Fil. Albuquerque;160769 wrote:
but then you storm with the obvious classical bla bla bla...give me a break !


Say something substantive about logic, instead of making a fool of yourself! Give me a break!
 
kennethamy
 
Reply Thu 6 May, 2010 08:04 am
@Extrain,
Extrain;160799 wrote:

Say something substantive about logic, instead of making a fool of yourself! Give me a break!


One should never miss an opportunity to talk when keeping silent leads others to think one is a fool, and talking removes all doubt.
 
Extrain
 
Reply Thu 6 May, 2010 08:07 am
@kennethamy,
kennethamy;160800 wrote:
One should never miss an opportunity to talk when keeping silent leads others to think one is a fool, and talking removes all doubt.


"Put up, or shut up" as the adage goes...
 
fast
 
Reply Thu 6 May, 2010 08:08 am
@Amperage,
[QUOTE=Amperage;160696]the question for me becomes, given hard determinism(determinism with NO free will), and given some initial condition, do all events thereafter or do they not happen necessarily(physical necessity)? And why?[/QUOTE]

There are things we do, and there are things that happen to us. Catching a Frisbee is something we do. Falling down, on the other hand, isn't something we do; instead, falling down is something that happens to us.

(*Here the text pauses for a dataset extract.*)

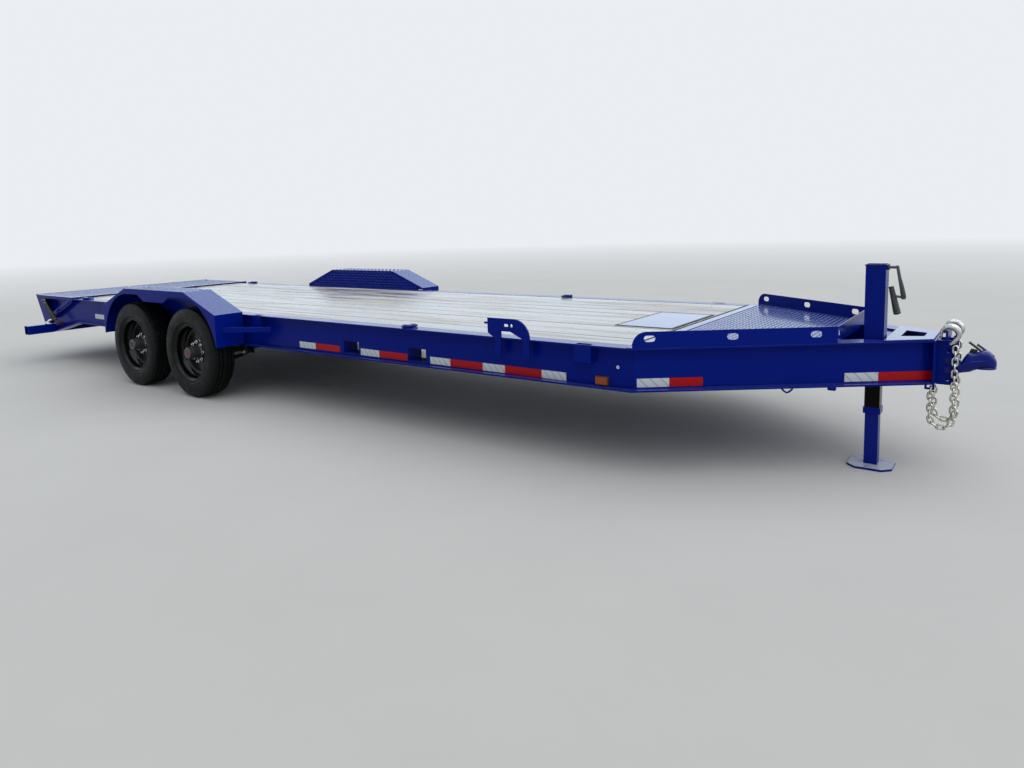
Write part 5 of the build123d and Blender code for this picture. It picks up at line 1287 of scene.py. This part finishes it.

However, all that above assumes that we have free will. If we instead assume as hard determinists assume, then we'll need to assume that we have no free will. If there is no free will, then everything that we think we do isn't something we do; rather, it's something that happens to us. In fact, in a world with no free will (not even a smidgen), there is no human that does anything.

If aliens came down and put us all in prison, our freedom to do as we please would no longer be the case, but not even that scenario takes away all free will; even prisoners are free to read their books, so though they can't go and come as they please, it's not that they have no free will; instead, their freedom to do as they please is severely limited.

ETA: A possible objection is that getting into a car against my will is something I do, but that is not an example of choicelessness.